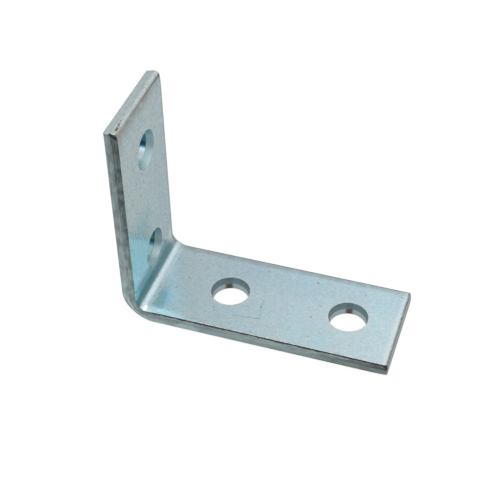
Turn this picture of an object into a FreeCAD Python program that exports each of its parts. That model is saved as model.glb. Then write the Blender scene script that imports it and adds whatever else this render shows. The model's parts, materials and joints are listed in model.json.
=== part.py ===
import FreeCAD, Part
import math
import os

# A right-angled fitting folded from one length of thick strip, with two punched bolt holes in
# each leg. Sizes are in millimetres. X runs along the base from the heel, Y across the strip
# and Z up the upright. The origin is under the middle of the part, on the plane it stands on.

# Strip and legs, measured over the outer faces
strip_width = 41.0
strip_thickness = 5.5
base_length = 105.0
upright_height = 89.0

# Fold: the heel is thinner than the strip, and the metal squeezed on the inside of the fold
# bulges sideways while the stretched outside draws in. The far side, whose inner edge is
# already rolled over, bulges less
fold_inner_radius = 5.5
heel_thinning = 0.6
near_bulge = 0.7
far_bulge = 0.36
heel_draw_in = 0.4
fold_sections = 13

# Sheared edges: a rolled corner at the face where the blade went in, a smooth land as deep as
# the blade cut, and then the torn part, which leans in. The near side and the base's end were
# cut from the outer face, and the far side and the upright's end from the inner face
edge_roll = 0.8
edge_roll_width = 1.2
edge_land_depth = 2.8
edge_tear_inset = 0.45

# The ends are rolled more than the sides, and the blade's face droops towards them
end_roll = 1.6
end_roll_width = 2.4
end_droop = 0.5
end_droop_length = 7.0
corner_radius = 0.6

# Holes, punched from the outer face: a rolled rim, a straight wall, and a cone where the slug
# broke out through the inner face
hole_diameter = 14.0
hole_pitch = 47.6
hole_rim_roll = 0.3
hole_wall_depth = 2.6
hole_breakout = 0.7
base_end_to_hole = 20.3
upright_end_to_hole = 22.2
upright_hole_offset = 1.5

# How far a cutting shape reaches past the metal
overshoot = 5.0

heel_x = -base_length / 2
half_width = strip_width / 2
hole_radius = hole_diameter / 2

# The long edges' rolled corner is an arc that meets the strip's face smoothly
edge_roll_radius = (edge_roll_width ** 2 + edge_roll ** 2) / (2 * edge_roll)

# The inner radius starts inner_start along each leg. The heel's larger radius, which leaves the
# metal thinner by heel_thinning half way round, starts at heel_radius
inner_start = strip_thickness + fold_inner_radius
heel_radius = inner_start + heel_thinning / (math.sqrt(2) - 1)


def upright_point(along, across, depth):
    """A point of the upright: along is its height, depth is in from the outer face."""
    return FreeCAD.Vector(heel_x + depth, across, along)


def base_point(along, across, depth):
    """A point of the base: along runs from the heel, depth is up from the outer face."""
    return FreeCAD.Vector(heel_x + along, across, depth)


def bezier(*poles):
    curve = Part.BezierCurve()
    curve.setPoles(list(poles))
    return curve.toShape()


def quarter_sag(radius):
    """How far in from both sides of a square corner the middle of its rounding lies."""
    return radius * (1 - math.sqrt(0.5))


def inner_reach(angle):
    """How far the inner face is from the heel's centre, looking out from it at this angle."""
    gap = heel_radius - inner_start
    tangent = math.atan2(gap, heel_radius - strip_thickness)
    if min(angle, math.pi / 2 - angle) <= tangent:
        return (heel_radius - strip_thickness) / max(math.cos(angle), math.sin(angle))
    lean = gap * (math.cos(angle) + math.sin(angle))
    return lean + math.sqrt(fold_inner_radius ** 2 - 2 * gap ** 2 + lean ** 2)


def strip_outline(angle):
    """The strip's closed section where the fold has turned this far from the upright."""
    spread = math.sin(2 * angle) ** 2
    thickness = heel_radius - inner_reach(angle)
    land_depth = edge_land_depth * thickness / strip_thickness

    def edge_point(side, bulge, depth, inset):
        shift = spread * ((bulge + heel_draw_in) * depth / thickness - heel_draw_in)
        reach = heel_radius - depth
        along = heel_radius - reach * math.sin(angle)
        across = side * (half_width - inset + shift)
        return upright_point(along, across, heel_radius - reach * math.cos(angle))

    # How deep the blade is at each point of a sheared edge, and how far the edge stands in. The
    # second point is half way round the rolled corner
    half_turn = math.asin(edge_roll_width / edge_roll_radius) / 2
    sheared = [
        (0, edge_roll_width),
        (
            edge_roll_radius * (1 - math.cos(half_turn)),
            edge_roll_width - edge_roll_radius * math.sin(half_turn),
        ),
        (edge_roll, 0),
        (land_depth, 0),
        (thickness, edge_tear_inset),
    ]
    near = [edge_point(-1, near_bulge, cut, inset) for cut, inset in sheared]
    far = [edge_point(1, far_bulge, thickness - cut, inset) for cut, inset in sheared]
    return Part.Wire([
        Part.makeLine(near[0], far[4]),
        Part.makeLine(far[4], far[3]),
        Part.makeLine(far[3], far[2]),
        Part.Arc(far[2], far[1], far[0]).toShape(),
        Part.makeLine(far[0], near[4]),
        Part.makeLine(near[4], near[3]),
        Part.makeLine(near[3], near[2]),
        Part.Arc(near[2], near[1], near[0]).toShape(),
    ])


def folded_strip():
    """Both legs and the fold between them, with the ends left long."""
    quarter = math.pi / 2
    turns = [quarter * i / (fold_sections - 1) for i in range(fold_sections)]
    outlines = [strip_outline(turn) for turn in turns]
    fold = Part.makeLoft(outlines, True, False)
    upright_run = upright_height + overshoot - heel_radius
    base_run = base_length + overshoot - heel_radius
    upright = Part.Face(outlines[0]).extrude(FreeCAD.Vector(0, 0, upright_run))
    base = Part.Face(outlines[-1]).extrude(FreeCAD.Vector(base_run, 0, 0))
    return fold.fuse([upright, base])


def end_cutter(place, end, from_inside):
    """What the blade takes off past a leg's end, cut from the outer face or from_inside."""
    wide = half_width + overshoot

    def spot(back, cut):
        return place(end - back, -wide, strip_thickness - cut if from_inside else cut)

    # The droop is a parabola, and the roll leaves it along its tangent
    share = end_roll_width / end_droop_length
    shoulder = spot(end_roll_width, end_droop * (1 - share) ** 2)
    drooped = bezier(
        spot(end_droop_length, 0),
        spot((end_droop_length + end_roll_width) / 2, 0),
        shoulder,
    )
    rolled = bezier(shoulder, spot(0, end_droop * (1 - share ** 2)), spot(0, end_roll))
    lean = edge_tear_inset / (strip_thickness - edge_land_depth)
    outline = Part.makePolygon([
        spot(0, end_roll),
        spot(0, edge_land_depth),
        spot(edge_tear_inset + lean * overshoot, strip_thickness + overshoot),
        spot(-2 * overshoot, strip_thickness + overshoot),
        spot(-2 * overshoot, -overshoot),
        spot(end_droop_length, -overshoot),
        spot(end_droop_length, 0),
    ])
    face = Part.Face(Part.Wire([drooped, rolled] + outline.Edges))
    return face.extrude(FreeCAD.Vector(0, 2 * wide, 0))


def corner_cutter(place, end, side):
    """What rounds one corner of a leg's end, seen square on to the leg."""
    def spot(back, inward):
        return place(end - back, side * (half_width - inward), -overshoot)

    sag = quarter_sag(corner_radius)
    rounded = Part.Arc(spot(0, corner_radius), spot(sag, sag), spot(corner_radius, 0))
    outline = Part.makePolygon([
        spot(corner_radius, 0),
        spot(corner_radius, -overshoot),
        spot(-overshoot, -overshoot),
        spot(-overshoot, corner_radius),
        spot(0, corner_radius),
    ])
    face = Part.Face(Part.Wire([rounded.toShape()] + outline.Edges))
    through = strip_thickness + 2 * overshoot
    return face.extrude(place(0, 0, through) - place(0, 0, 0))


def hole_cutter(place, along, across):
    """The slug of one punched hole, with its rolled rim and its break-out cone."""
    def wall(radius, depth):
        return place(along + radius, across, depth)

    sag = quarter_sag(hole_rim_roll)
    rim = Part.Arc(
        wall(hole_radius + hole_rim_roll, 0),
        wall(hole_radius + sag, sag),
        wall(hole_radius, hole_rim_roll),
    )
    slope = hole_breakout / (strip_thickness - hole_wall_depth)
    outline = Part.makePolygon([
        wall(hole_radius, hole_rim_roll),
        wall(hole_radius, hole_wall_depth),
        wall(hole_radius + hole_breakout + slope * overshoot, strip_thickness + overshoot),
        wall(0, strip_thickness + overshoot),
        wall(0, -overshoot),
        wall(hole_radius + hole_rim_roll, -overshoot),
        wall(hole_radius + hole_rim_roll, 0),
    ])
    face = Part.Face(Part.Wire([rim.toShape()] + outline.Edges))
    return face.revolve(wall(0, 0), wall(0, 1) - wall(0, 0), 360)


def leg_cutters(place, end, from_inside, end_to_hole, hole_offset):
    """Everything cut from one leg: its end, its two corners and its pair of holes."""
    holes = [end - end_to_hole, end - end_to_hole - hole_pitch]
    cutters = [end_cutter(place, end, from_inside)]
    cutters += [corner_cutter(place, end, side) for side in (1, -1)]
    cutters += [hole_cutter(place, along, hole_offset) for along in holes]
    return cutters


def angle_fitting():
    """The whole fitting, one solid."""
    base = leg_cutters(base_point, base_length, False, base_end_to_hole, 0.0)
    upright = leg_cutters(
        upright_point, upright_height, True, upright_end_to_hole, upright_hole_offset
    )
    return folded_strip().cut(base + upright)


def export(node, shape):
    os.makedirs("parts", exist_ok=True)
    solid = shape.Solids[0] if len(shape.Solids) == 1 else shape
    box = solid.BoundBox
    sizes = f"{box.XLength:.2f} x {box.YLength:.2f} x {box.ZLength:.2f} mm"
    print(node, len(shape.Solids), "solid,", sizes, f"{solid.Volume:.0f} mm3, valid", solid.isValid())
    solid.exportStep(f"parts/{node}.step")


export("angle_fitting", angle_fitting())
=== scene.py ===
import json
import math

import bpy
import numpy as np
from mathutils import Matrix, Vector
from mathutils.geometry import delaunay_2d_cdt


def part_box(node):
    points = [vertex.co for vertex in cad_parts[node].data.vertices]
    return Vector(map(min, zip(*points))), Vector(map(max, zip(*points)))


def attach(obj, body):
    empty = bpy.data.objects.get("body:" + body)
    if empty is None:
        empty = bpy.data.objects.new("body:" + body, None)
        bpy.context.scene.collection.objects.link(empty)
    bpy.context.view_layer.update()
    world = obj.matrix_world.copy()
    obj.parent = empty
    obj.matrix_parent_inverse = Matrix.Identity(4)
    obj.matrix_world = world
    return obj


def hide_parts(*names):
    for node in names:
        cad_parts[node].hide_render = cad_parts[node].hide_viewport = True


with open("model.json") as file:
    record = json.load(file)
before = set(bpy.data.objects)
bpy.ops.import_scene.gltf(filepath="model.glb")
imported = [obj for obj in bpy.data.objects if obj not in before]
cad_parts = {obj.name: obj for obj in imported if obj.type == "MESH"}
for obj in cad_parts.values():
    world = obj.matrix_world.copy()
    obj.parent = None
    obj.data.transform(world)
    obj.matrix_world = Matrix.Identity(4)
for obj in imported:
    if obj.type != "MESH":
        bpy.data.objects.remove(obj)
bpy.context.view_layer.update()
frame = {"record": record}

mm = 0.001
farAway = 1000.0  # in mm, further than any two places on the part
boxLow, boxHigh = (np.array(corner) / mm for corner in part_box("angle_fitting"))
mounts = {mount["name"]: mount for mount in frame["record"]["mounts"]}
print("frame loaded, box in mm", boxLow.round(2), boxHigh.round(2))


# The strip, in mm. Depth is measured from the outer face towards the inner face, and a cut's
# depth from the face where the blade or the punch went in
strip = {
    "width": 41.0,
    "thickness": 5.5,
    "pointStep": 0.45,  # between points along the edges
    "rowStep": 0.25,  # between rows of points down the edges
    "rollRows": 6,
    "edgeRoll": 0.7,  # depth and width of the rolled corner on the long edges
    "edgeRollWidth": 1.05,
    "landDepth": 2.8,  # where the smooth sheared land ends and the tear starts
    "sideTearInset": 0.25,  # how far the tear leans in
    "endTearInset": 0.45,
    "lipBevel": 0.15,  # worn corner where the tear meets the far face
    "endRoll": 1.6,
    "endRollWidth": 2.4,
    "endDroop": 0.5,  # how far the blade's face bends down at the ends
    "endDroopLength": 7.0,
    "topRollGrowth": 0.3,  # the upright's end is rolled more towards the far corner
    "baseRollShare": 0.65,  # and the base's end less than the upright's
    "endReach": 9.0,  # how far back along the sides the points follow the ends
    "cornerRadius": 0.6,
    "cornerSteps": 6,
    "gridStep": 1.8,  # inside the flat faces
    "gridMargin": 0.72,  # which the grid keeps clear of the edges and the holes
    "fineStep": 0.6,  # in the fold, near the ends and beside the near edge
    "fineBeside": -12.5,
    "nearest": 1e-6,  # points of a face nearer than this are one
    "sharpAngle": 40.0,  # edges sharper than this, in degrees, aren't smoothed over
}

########

> To do:
Starting at the line that contains "return face.revolve(wall(0, 0), wall(0, 1)" and stopping at the line that contains "before = set(bpy.data.objects)", transcribe the lines exactly; both boundary lines are to be included.

> Output for this task:
    return face.revolve(wall(0, 0), wall(0, 1) - wall(0, 0), 360)


def leg_cutters(place, end, from_inside, end_to_hole, hole_offset):
    """Everything cut from one leg: its end, its two corners and its pair of holes."""
    holes = [end - end_to_hole, end - end_to_hole - hole_pitch]
    cutters = [end_cutter(place, end, from_inside)]
    cutters += [corner_cutter(place, end, side) for side in (1, -1)]
    cutters += [hole_cutter(place, along, hole_offset) for along in holes]
    return cutters


def angle_fitting():
    """The whole fitting, one solid."""
    base = leg_cutters(base_point, base_length, False, base_end_to_hole, 0.0)
    upright = leg_cutters(
        upright_point, upright_height, True, upright_end_to_hole, upright_hole_offset
    )
    return folded_strip().cut(base + upright)


def export(node, shape):
    os.makedirs("parts", exist_ok=True)
    solid = shape.Solids[0] if len(shape.Solids) == 1 else shape
    box = solid.BoundBox
    sizes = f"{box.XLength:.2f} x {box.YLength:.2f} x {box.ZLength:.2f} mm"
    print(node, len(shape.Solids), "solid,", sizes, f"{solid.Volume:.0f} mm3, valid", solid.isValid())
    solid.exportStep(f"parts/{node}.step")


export("angle_fitting", angle_fitting())
=== scene.py ===
import json
import math

import bpy
import numpy as np
from mathutils import Matrix, Vector
from mathutils.geometry import delaunay_2d_cdt


def part_box(node):
    points = [vertex.co for vertex in cad_parts[node].data.vertices]
    return Vector(map(min, zip(*points))), Vector(map(max, zip(*points)))


def attach(obj, body):
    empty = bpy.data.objects.get("body:" + body)
    if empty is None:
        empty = bpy.data.objects.new("body:" + body, None)
        bpy.context.scene.collection.objects.link(empty)
    bpy.context.view_layer.update()
    world = obj.matrix_world.copy()
    obj.parent = empty
    obj.matrix_parent_inverse = Matrix.Identity(4)
    obj.matrix_world = world
    return obj


def hide_parts(*names):
    for node in names:
        cad_parts[node].hide_render = cad_parts[node].hide_viewport = True


with open("model.json") as file:
    record = json.load(file)
before = set(bpy.data.objects)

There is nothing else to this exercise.